2020/12/11

Roger Scruton on evil – from Wagner's Parsifal

I have never published anyonelse's words here verbatim before; but this seems to have a lapidary clarity that deserves to shared.

"As Wagner was aware, we distinguish people who are evil from those who are merely bad. Bad people are like you or me, only worse. They belong in the community, even if they behave badly towards it. We can reason with them, improve them, come to terms with them and sometimes accept them. Even if they wreak destruction, like Siegfried, it tends to be because, through deception or manipulation, matters have slipped from their control. But evil people are not like that. They do not belong in the community, even when residing within its territory. Their bad behaviour may be too secret and subversive to be noticeable, and any dialogue with them will be, on their part, a pretence. There is, in them, no scope for improvement, no path to acceptance, and their faults are not of the normal, remediable human variety, but have another and more metaphysical origin. They are visitors from another sphere, incarnations of the Devil. Even their charm - and it is a recognized fact that evil people are often charming - is only further proof of their Otherness. They are, in some sense, the negation of humanity, wholly and unnaturally at ease with the thing that they seek to destroy. Their presence in the community involves a mingling of elements that do not belong together, and their charm is sorcery: they are, indeed, the most potent form of pollution. 

That characterization of evil is summarized in the famous line that Goethe gives to Mephistopheles:
Ich bin der Geist der stets verneint
[I am the spirit that for ever negates] 

Whereas the bad person is guided by self-interest, to the point of ignoring or overriding the others who stand in his path, the evil person is profoundly interested in others, has almost selfless designs on them. His aim is not to use them, as Faust uses Gretchen, but to rob them of themselves. Mephistopheles hopes to steal and destroy Faust's soul and, en route to that end, to destroy the soul of Gretchen. Nowadays we might use the word 'self' instead of 'soul'. But this word is only another name for the same metaphysical mystery around which our lives are built –- the mystery of the 'I', which is the centre of consciousness and the origin of choice. Evil people are not necessarily threats to the body; but they are threats to the self. They open the deepest spiritual wounds in order to fill them with poison. Such is Klingsor in his abuse of Kundry. His failure to belong to the community does not lead to resignation or despair. It lead s to an insightful, almost intimate destruction of the woman whom he tortures, and through whom he also brings destruction to those who have enjoyed the blessedness that he vainly longs for. The world of the evil person is a loveless world, in which intimacy takes the form of domination. To be close to an evil person is to be in his power, since he tolerates no other relationship; hence every intimacy that he achieves merely reinforces his utter loneliness, the metaphysical vacuum of the I that has never said 'thou'. To live without the I/Thou relationship is to lose the benefit of love: it is to relate to others by spells and sorcery, thus by-passing their humanity for the sake of a purely self-centred control. 

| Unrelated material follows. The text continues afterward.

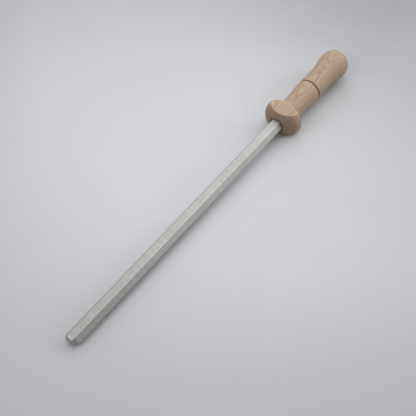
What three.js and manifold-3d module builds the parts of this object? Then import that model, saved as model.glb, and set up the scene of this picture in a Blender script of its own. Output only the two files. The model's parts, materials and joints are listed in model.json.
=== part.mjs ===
// A butcher's sharpening steel: a hexagonal steel bar whose round tang is set in resin inside a
// one-piece turned wooden handle. Millimetres, +Z up. The steel lies on a table, on the lower flat of
// the guard and on the free end of the bar, with the knob of the handle in the air.
//
// Every piece is shaped along its own axis, X. A station is a distance along that axis from the apex
// of the guard's dome: negative towards the free end of the bar, positive into the handle. The group
// that holds the pieces is then tilted so that the steel lies as described.

import * as THREE from "three";
import { mergeVertices } from "three/addons/utils/BufferGeometryUtils.js";
import Module from "manifold-3d";

const wasm = await Module();
wasm.setup();

// ---------------------------------------------------------------------------- driving dimensions

// Bar: a hexagonal section with its corners turned off and the edges of its free end rounded
const BAR_ACROSS_FLATS = 12.7;
const BAR_ACROSS_CORNERS = 14.5;
const BAR_FREE_LENGTH = 303;
const BAR_END_ROUNDING = 4.5;

// Tang: turned down from the bar, with grooves that lock it in the resin
const TANG_RADIUS = 4;
const TANG_LENGTH = 60;
const TANG_NOSE_TAPER = 1.5;
const TANG_NOSE_LENGTH = 4;
const TANG_GROOVES = 3;
const TANG_GROOVE_PITCH = 14;
const TANG_GROOVE_WIDTH = 4;
const TANG_GROOVE_DEPTH = 0.9;

// Guard: a dome towards the bar, a rounded rim, a hollow flare down to the neck and two flats
const GUARD_RADIUS = 21;
const GUARD_DOME_DEPTH = 14.8;
const GUARD_RIM_ROUNDING = 3.6;
const GUARD_FLAT_HEIGHT = 14.8; // from the axis to either flat

// Grip: places where its outline runs parallel to the axis
const NECK = { station: 29, radius: 11.6 };
const SWELL = { station: 62, radius: 13 };
const WAIST = { station: 83, radius: 12.8 };
const KNOB = { station: 111.5, radius: 15.7 };
const HANDLE_LENGTH = 125.5;

// Decorative groove turned round the swell
const GROOVE_WIDTH = 2.4;
const GROOVE_DEPTH = 1.1;

// Bores in the handle, and the gap that neighbouring pieces keep
const GAP = 0.3;
const SOCKET_RADIUS = 7.5;
const SOCKET_DEPTH = 14.3;
const BORE_RADIUS = 5.6;
const BORE_DEPTH = 79;
const DRILL_POINT_LENGTH = 3;

// Fineness of the turned and curved surfaces
const HANDLE_FACETS = 48;
const BAR_FACETS = 48;
const TANG_FACETS = 32;
const CURVE_STEPS = 5;

// --------------------------------------------------------------------------------------- materials

const steel = () => new THREE.MeshStandardMaterial({ color: 0xb2b2b0, roughness: 0.42, metalness: 0.9 });
const beech = () => new THREE.MeshStandardMaterial({ color: 0xb59a7f, roughness: 0.62, metalness: 0 });
const resin = () => new THREE.MeshStandardMaterial({ color: 0x8a6a3c, roughness: 0.5, metalness: 0 });

// ------------------------------------------------------------------------------ solids and booleans

// A closed three.js geometry as a solid that can be joined and cut.
function solidFrom(geometry) {
  const bare = geometry.clone();
  bare.deleteAttribute("normal");
  bare.deleteAttribute("uv");
  const merged = mergeVertices(bare, 1e-5);
  return new wasm.Manifold(new wasm.Mesh({
    numProp: 3,
    vertProperties: new Float32Array(merged.attributes.position.array),
    triVerts: new Uint32Array(merged.index.array),
  }));
}

// A named mesh from a solid.
function piece(name, solid, material) {
  const { vertProperties, triVerts } = solid.getMesh();
  const geometry = new THREE.BufferGeometry();
  geometry.setAttribute("position", new THREE.BufferAttribute(vertProperties, 3));
  geometry.setIndex(new THREE.BufferAttribute(triVerts, 1));
  geometry.computeVertexNormals();
  const mesh = new THREE.Mesh(geometry, material);
  mesh.name = name;
  return mesh;
}

// Turns an outline round the axis. The outline is a path of (radius, station) that starts and ends on
// the axis and runs towards the handle. The middle of a facet, not an edge, faces straight down.
function turned(outline, facets) {
  const lathe = new THREE.LatheGeometry(outline.getPoints(CURVE_STEPS), facets, Math.PI / facets);
  lathe.rotateZ(-Math.PI / 2);
  return solidFrom(lathe);
}

function pathFrom(radius, station) {
  const path = new THREE.Path();
  path.moveTo(radius, station);
  return path;
}

// ---------------------------------------------------------------------------------------------- bar

// A hexagon with level flats at top and bottom.
function hexagon() {
  const cornerRadius = BAR_ACROSS_FLATS / 2 / Math.cos(Math.PI / 6);
  const section = new THREE.Shape();
  for (let corner = 0; corner < 6; corner += 1) {
    const angle = (corner * Math.PI) / 3;
    const y = cornerRadius * Math.cos(angle);
    const z = cornerRadius * Math.sin(angle);
    if (corner === 0) section.moveTo(y, z);
    else section.lineTo(y, z);
  }
  section.closePath();
  return section;
}

// The hexagonal prism, with rounded ends. It runs past the shoulder by its own rounding.
function hexagonalPrism(shoulder) {
  const prism = new THREE.ExtrudeGeometry(hexagon(), {
    depth: BAR_FREE_LENGTH + shoulder - BAR_END_ROUNDING,
    bevelThickness: BAR_END_ROUNDING,
    bevelSize: BAR_END_ROUNDING,
    bevelOffset: -BAR_END_ROUNDING,
    bevelSegments: CURVE_STEPS,
  });
  prism.rotateX(Math.PI / 2);
  prism.rotateZ(Math.PI / 2);
  prism.translate(BAR_END_ROUNDING - BAR_FREE_LENGTH, 0, 0);
  return solidFrom(prism);
}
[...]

Encountering evil of the Klingsor kind we sense the existence of a contest between being and nothingness, creation and destruction, and that we are involved in that contest and are saved or jeopardized by our own behaviour. Seen as part of this contest our faults can weigh us down: we seek exoneration, without knowing the human person to whom an appeal for forgiveness can be made. We exist as though suspended above a chasm, ready at any moment to fall. This is what is meant by original sin, and indeed Schopenhauer rewrote the idea of original sin so that it became 'the crime of existence itself – ‘die Schuld des Daseins,’ the guilt of existing as an individual, in free relations with our kind. 

Such feelings prompt the great yearning that finds a voice in tragic art and which engages with our most urgent loves and fears in this world: the yearning for the blessing that relieves us of our guilt- guilt that is the inevitable result of our free dealings with others. Glimpses of this blessing are afforded by such liminal experiences as falling in love, recovering from illness, becoming a parent, and encountering in awe the sublime works of nature. At these moments we stand at the threshold of the transcendent, reaching out to what cannot be attained or known. And that to which we reach must be understood in personal terms, since only then does it offer an answer to the unspoken question of our being: the question why? It is the soul of the world, which smiles from the meadows at Monsalvat on Good Friday."